Pan-Glazed Cod with Oyster Sauce & Ginger
over Soba Noodles, Baby Bok Choy & String Peas
Cooking time
20 minutes
Servings
2/4
Calories
710 /serving
Pan-Glazed Cod with Oyster Sauce & Ginger
over Soba Noodles, Baby Bok Choy & String Peas
When it comes to high-performance condiments, oyster sauce deserves a gold medal. Packed with umami, it’s both caramel and savoury, with a briny undertone that adds complexity to anything you put it on. Instantly elevated with minced ginger and butter, it makes an elevated coating for soba noodles: toss them ’til glossy and then twirl in crisp-tender baby bok choy and string peas. The sauce does double duty for basting the beautiful cod that you’ll place on top.
We will send you:
- 2 Cod fillets
- 340g Baby bok choy
- 20g Ginger
- 100g Snow peas (or sugar snap peas)
- 180g Soba noodles
- 30g Vegetable demi-glace
- 30ml Oyster sauce
- 8.5g Nori & Nice spice blend (dehydrated vegetables, sea salt, seaweed, ginger, sunflower oil, lemongrass)
Contains: Cod, Milk, Oyster, Wheat
You will need:
Medium pot
Large pan
Strainer
Oil
2 or 4 tbsp Butter
Salt & pepper
Total Fat
28 g
Saturated Fat
9 g
Sodium
1770 mg
Total Carb
77 g
Sugars
8 g
Protein
27 g
Fibre
6 g
Preparation
Mise en place
Bring a medium pot of salted water to a boil. Separate the baby bok choy leaves, discarding the stem ends. Snap off and discard the stem ends of the snow peas; pull off and discard the tough string that runs the length of each pod. Halve each pod crosswise. Mince the ginger.
Boil the noodles
Add the noodles to the pot of boiling water; stir gently to separate. Boil, 3 to 4 minutes, until tender. Drain thoroughly, rinse under cold water and toss with a drizzle of oil to prevent sticking. In the same pot, heat a drizzle of oil on medium-high.
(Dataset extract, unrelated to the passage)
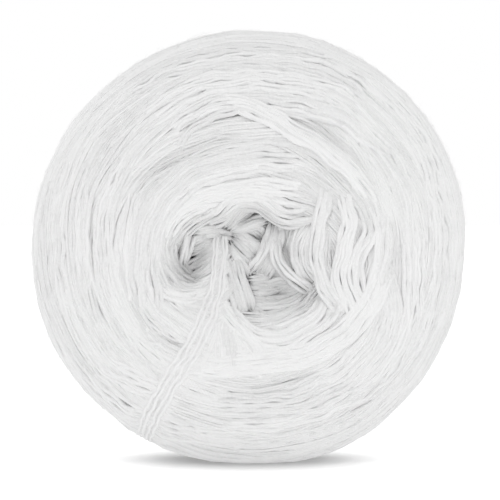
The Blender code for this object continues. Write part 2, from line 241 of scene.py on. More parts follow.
def wool(name, pale, deep, bump):
    """Spun wool. pale and deep are the lightest and darkest grey of its threads."""
    material, nodes, links, shader = new_material(name, 0.95, 0.15)
    shader.inputs["Sheen Weight"].default_value = 0.90
    shader.inputs["Sheen Roughness"].default_value = 0.6
    fibres = nodes.new("ShaderNodeGroup")
    fibres.node_tree = FIBRES
    own_tone = nodes.new("ShaderNodeAttribute")
    own_tone.attribute_name = "tone"
    blend = math_node(nodes, "MULTIPLY_ADD", FIBRES_IN_TONE)
    links.new(fibres.outputs["Tone"], blend.inputs[0])
    links.new(own_tone.outputs["Fac"], blend.inputs[2])
    colours = nodes.new("ShaderNodeMix")
    colours.data_type = "RGBA"
    colours.inputs["A"].default_value = (deep, deep, deep, 1.0)
    colours.inputs["B"].default_value = (pale, pale, pale, 1.0)
    links.new(blend.outputs[0], colours.inputs["Factor"])
    links.new(colours.outputs["Result"], shader.inputs["Base Color"])
    relief = nodes.new("ShaderNodeBump")
    relief.inputs["Strength"].default_value = bump
    relief.inputs["Distance"].default_value = FIBRE_RELIEF
    links.new(fibres.outputs["Height"], relief.inputs["Height"])
    links.new(relief.outputs["Normal"], shader.inputs["Normal"])
    return material


WOOL = wool("merino_wool", pale=0.945, deep=0.77, bump=0.8)

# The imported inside
# Turn upon turn of the same yarn, pressed together. It only shows as a soft ground between the outer turns,
# and it lies deeper towards the face, where the turns are loosest.
PACKED_DEPTH = 0.88
FACE_DEEPER = 1.5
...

Add ⅓ of the ginger and sauté, stirring frequently, 30 seconds to 1 minute, until fragrant. Add the demi-glace, cooked noodles, ⅔ of the oyster sauce and 1 tbsp butter (double for 4 portions); season with ⅓ of the spice blend. Cook, 1 to 2 minutes, until the noodles are coated with the sauce. Set aside in a warm spot.
Sauté the vegetables
While the noodles boil, in a large pan, heat a drizzle of oil on medium-high. Add the baby bok choy and snow peas; season with ½ the remaining spice blend and S&P. Sauté, stirring frequently, 2 to 3 minutes, until the baby bok choy have wilted and the snow peas are crisp-tender. Add ½ the remaining ginger and continue to sauté, stirring frequently, 30 seconds to 1 minute, until fragrant. Transfer to a plate and set aside in a warm spot. Wipe out and reserve the pan.
Cook & glaze the cod
In the same pan, heat a drizzle of oil on medium-high. Thoroughly pat the cod fillets dry with paper towel; season with the remaining spice blend. Add the cod to the pan and cook, 2 to 3 minutes on the first side, until partially cooked. Flip the cod*; add the remaining ginger, remaining oyster sauce and 1 tbsp butter (double for 4 portions). Continue to cook, spooning the sauce over the cod, 2 to 3 minutes, until golden brown, cooked through and thoroughly glazed.
Plate your dish
Divide the finished noodles between your bowls. Top with the sautéed vegetables and glazed cod. Bon appétit!
*Health Canada recommends cooking fish to a minimum internal temperature of 70°C.